矯正治療に使われる装置は、それぞれの歯の位置関係を治すマルチブラケット装置が基本になります。

 

以前はブラケット装置といえば、歯の表側に直接一つ一つ貼り付ける金属製のブラケットしかありませんでした。金属ブラケットは見栄えの悪い装置なので、敬遠する方も少なくありません。笑ったときなどにブラケットが見えてしまうのは、特に女性には嫌われます。しかし現実では、透明なプラスチックやセラミック製の素材があります。ワイヤーも以前に比べてずっと細くなりましたし、ワイヤーのかわりに透明なマウスピースを使う方法もあります。

 

プラスチックブラケットは、見た目の悪さは改善されていますが、噛み合わせによってすり減ったり、ワイヤーの力に負けてしまう場合があります。

 

セラミックスブラケットは、半透明で歯の色に近いので見た目にもとてもきれいです。
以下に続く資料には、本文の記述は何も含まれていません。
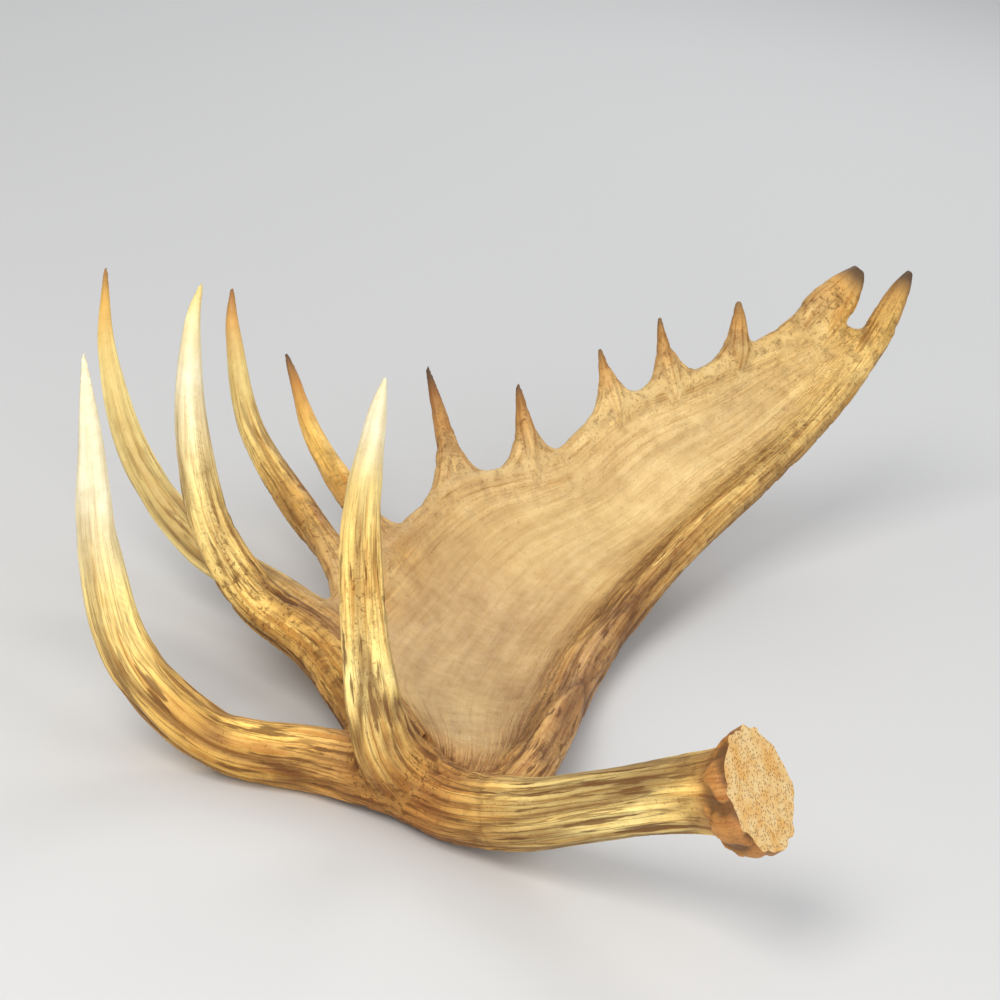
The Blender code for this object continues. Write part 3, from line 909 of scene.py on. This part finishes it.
def bone_material():
    """Weathered antler bone: painted tone, thin dark grain lines, fine streaks and pores."""
    n = Nodes("antler_bone")
    grain = n.attribute("grain", "Vector")
    streak = n.attribute("streak", "Fac")
    rough = n.attribute("rough", "Fac")
    flow = n.attribute("flow", "Fac")
    paint = n.attribute("paint", "Color")
    spot = n.add("ShaderNodeTexCoord").outputs["Object"]

    wander = n.noise(grain, (7.0, 140.0, 140.0), 4.0, 0.55)
    off = n.math("ABSOLUTE", n.math("SUBTRACT", wander, 0.5))
    smooth = n.math("MULTIPLY", streak, n.spread(rough, 0.2, 0.8, 1.0, 0.3))
    lines = n.math("MULTIPLY", n.spread(off, 0.0, 0.025, 0.75, 0.0), smooth)
    dash = n.noise(grain, (24.0, 250.0, 250.0), 3.0, 0.55)
    dashes = n.math("MULTIPLY", n.spread(dash, 0.56, 0.64, 0.0, 1.0), streak)
    fleck = n.noise(spot, (300.0, 300.0, 300.0), 2.0, 0.5)
    flecks = n.math("MULTIPLY", n.spread(fleck, 0.57, 0.68, 0.0, 0.8), n.spread(rough, 0.2, 0.9, 0.0, 1.0))
    marks = n.math("MAXIMUM", n.math("MAXIMUM", lines, dashes), flecks)
    fibre = n.noise(grain, (18.0, 430.0, 430.0), 3.0, 0.6)
    strength = n.math("MULTIPLY", n.math("MULTIPLY_ADD", rough, 1.1, n.math("ADD", streak, 0.2)), flow)
    fibres = n.math("MULTIPLY", n.math("SUBTRACT", fibre, 0.5), strength)
    speck = n.noise(spot, (750.0, 750.0, 750.0), 3.0, 0.6)
    pores = n.math("MULTIPLY", n.spread(speck, 0.40, 0.30, 0.0, 1.0), n.math("ADD", rough, 0.2))
    cloud = n.noise(spot, (130.0, 130.0, 130.0), 4.0, 0.6)

    toned = n.mix(n.spread(cloud, 0.35, 0.65, 0.0, 0.30), paint, CLOUD_TINT, "MULTIPLY")
    fibred = n.mix(n.spread(fibres, 0.0, 0.16, 0.0, 0.75), toned, FIBRE_TINT, "MULTIPLY")
    bleached = n.mix(n.spread(fibres, 0.0, -0.16, 0.0, 0.6), fibred, BLEACH_TINT, "MULTIPLY")
    lined = n.mix(n.math("MULTIPLY", marks, 0.85), bleached, rgba(CREVICE))
    pored = n.mix(n.math("MULTIPLY", pores, 0.6), lined, rgba(CREVICE))
    n.feed(n.shader.inputs["Base Color"], pored)
    n.feed(n.shader.inputs["Specular IOR Level"], 0.35)

    gloss = n.math("ADD", n.spread(cloud, 0.3, 0.7, 0.40, 0.52), n.math("MULTIPLY", rough, 0.2))
    n.feed(n.shader.inputs["Roughness"], n.math("ADD", gloss, n.math("MULTIPLY", marks, 0.15)))
    height = n.math("SUBTRACT", n.math("MULTIPLY", fibres, 0.8), n.math("MULTIPLY", marks, 0.7))
    height = n.math("SUBTRACT", height, n.math("MULTIPLY", pores, 0.5))
    height = n.math("ADD", height, n.math("MULTIPLY", speck, 0.12))
    bump = n.add("ShaderNodeBump", inputs={"Strength": 0.8, "Distance": 0.0009, "Height": height})
    n.feed(n.shader.inputs["Normal"], bump.outputs[0])
    return n.material


def sawn_material():
    """The sawn base: pale dense rim and spongy core."""
    n = Nodes("sawn_bone")
    spot = n.add("ShaderNodeTexCoord").outputs["Object"]
    cells = n.add("ShaderNodeTexVoronoi", inputs={"Vector": spot, "Scale": 620.0}).outputs["Distance"]
    hole = n.spread(cells, 0.20, 0.42, 1.0, 0.0)
    cloud = n.noise(spot, (90.0, 90.0, 90.0))
    tone = n.mix(n.spread(cloud, 0.3, 0.7, 0.0, 1.0), rgba(CREAM), rgba(TAN))
    n.feed(n.shader.inputs["Base Color"], n.mix(n.math("MULTIPLY", hole, 0.7), tone, rgba(UMBER)))
    n.feed(n.shader.inputs["Roughness"], n.spread(cloud, 0.3, 0.7, 0.7, 0.85))
    solid = n.math("SUBTRACT", 1.0, hole)
    bump = n.add("ShaderNodeBump", inputs={"Strength": 0.7, "Distance": 0.0006, "Height": solid})
    n.feed(n.shader.inputs["Normal"], bump.outputs[0])
    return n.material


# ---------- studio ----------

FLOOR_SIZE = 8.0
FLOOR_COLOUR = (0.66, 0.66, 0.66, 1.0)
WORLD_COLOUR = (0.95, 0.97, 1.0, 1.0)
WORLD_STRENGTH = 0.45

# ---- lights: name, place, aim, size, watts, colour ----
LIGHTS = [
    ("key", (-0.9, -1.5, 1.9), (0, 0, 0.05), 1.2, 34, (1.0, 0.97, 0.92)),
    ("front", (0.3, -2.1, 0.8), (0, 0, 0.08), 1.2, 14, (1.0, 0.98, 0.95)),
    ("fill", (1.8, -1.0, 1.2), (0, 0, 0.05), 1.6, 14, (0.96, 0.98, 1.0)),
    ("back", (0.4, 1.9, 1.6), (0, 0, 0.1), 1.2, 14, (1.0, 1.0, 1.0)),
]

CAMERA_ELEVATION = math.radians(22)
CAMERA_DISTANCE = 1.73
CAMERA_ROLL = math.radians(9)
CAMERA_LENS = 103.0
CAMERA_AIM = Vector((0.0, 0.02, 0.095))


def add_floor():
    """A plain pale floor."""
    bm = bmesh.new()
    bmesh.ops.create_grid(bm, x_segments=1, y_segments=1, size=FLOOR_SIZE)
    mesh = bpy.data.meshes.new("floor")
    bm.to_mesh(mesh)
    bm.free()
    n = Nodes("floor_paper")
    n.feed(n.shader.inputs["Base Color"], FLOOR_COLOUR)
    n.feed(n.shader.inputs["Roughness"], 0.9)
    mesh.materials.append(n.material)
    floor = bpy.data.objects.new("floor", mesh)
    bpy.context.scene.collection.objects.link(floor)


def add_light(name, place, aim, size, power, colour):
    """A square soft light that faces the aim."""
    light = bpy.data.lights.new(name, "AREA")
    light.shape = "SQUARE"
    light.size = size
    light.energy = power
    light.color = colour
    holder = bpy.data.objects.new(name, light)
    holder.location = place
    holder.rotation_euler = (Vector(aim) - Vector(place)).to_track_quat("-Z", "Y").to_euler()
    bpy.context.scene.collection.objects.link(holder)


def add_camera():
    """The photograph's viewing angle, drawn in on the one antler."""
    camera = bpy.data.cameras.new("camera")
    camera.lens = CAMERA_LENS
    camera.sensor_width = 36.0
    holder = bpy.data.objects.new("camera", camera)
    back = Vector((0, -math.cos(CAMERA_ELEVATION), math.sin(CAMERA_ELEVATION)))
    holder.location = CAMERA_AIM + back * CAMERA_DISTANCE
    facing = (-back).to_track_quat("-Z", "Y").to_matrix().to_4x4()
    holder.rotation_euler = (facing @ Matrix.Rotation(CAMERA_ROLL, 4, "Z")).to_euler()
    bpy.context.scene.collection.objects.link(holder)
    bpy.context.scene.camera = holder


def add_studio():
    """Floor, soft lights, pale surroundings and the camera."""
    add_floor()
    for light in LIGHTS:
        add_light(*light)
    bpy.context.scene.view_settings.view_transform = "Standard"
    world = bpy.data.worlds.new("studio")
    world.use_nodes = True
    background = world.node_tree.nodes["Background"]
    background.inputs["Color"].default_value = WORLD_COLOUR
    background.inputs["Strength"].default_value = WORLD_STRENGTH
    bpy.context.scene.world = world
    add_camera()


build_pieces({"bone": bone_material(), "sawn": sawn_material()})
add_studio()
ただ、歯よりも硬い素材なので、ブラケットを外すときなどに歯のエナメル質が壊れてしまうこともあるという欠点があります。また、金属ブラケットに比べて溝が磨耗しやすく、歯を動かすのに多少時間がかかることもあります。

 

もっとも目立たない矯正は舌側矯正(あるいは裏側矯正)と呼ばれる方法です。「リンガルブラケット」という歯の裏側(舌側)から装着するブラケット装置を使います。ワイヤーなどにさまざまなタイプがあります。リンガルブラケットは表側からはまったく見えないので、口を開けても他の人に気づかれる心配はありません。また、表側に装置を付ける方法よりも、虫歯になりにくいともいわれています。ですが、慣れないうちは舌に当たってしゃべりにくいので発音障害が起こりやすく、装置が歯に当たりやすく噛みにくいことです。表側からの矯正より治療期間が長くかかることが多いですし、治療費は高額になります。

 

リンガルブラケットは日本やヨーロッパで普及していますが、アメリカではあまり使われません。その理由は、アメリカでは歯列矯正が一種のステイタスになっているため、「目立たない矯正装置を・・・。」という発想はほとんどないからです。

 

さらに、このリンガルブラケットとは違う発想で、患者さんの要望に応えた「クリアライナー」という矯正装置が脚光を浴びています。どちらかというと、セラミックスブラケットの発想に近いのですが、透明なラミネートで作成されたマウスピース型の装置だとお考えいただけるとわかりやすいでしょう。

 

クリアライナーのメリットは透明であるためほとんど目立たないこと、ラミネート製のために歯を傷つける心配が少ないこと、取り外しが簡単なために食事時にも便利で会話時の支障も最小限であることがあげられます。一歯または複数歯の移動まで幅広いケースに対応できるため、最先端のテクノロジーに敏感な歯科医から矯正装置や保定装置として期待されています。